The Fed's Board of Governors also cut the discount rate on loans to banks from the Fed system, by a half-percentage point to 0.75%.

D.C. Now Hit by Collapse of Venture Capital Funds

The collapse of venture capital funds nationally has now hit the Washington, D.C. area hard, the Washington Post said Nov. 4. Investments in start-ups in the third quarter were down 84% from the peak in early 2000. Nationally, the third quarter saw a 26% fall from the previous quarter, at $4.5 billion in 647 start-ups, an eight-year low.

WALL STREET POLICE BLOTTER

Webster Now Subject of SEC Investigation; Pitt Resigns as Chairman

Former FBI and CIA Director William Webster is now the subject of a Securities and Exchange Commission investigation, growing out of his role as head of the audit committee of a company which is being investigated for fraud by the SEC. Awkwardly, Webster was recently selected by SEC chairman Harvey Pitt to head a new accounting oversight board, which was created in the wake of recent accounting scandals.

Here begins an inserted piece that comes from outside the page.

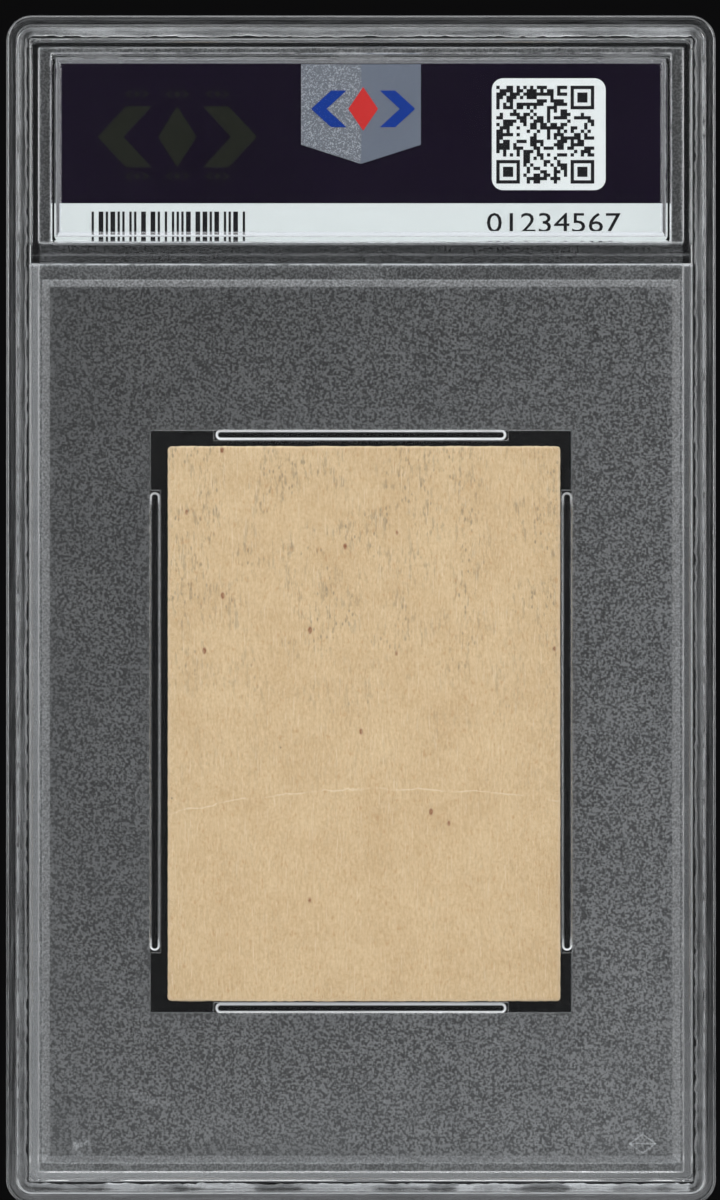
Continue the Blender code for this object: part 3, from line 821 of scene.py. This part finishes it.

It turns out that Webster headed the audit committee of U.S. Technologies, a company which is now insolvent and is being investigated for accounting fraud. U.S. Technologies started out as a company contracting prison inmates to work for private electronics and manufacturing companies.

Meantime, SEC chair Pitt resigned Nov. 6. under fire, in part, for failing to tell other members of the SEC about Webster's conflict of interest.

Long-time EIR readers may recall that then-FBI Director Webster was the recipient of the notorious "Dear Bill" letter from Henry Kissinger in August 1982, demanding that the FBI "do something" about Lyndon LaRouche; after being prodded by Kissinger's cronies on the President's Foreign Intelligence Advisory Board, Webster ordered the opening of a national security investigation of LaRouche. Webster's giving in to political influence-peddling by private citizen Kissinger, constituted a far bigger scandal than anything of which Webster is currently accused.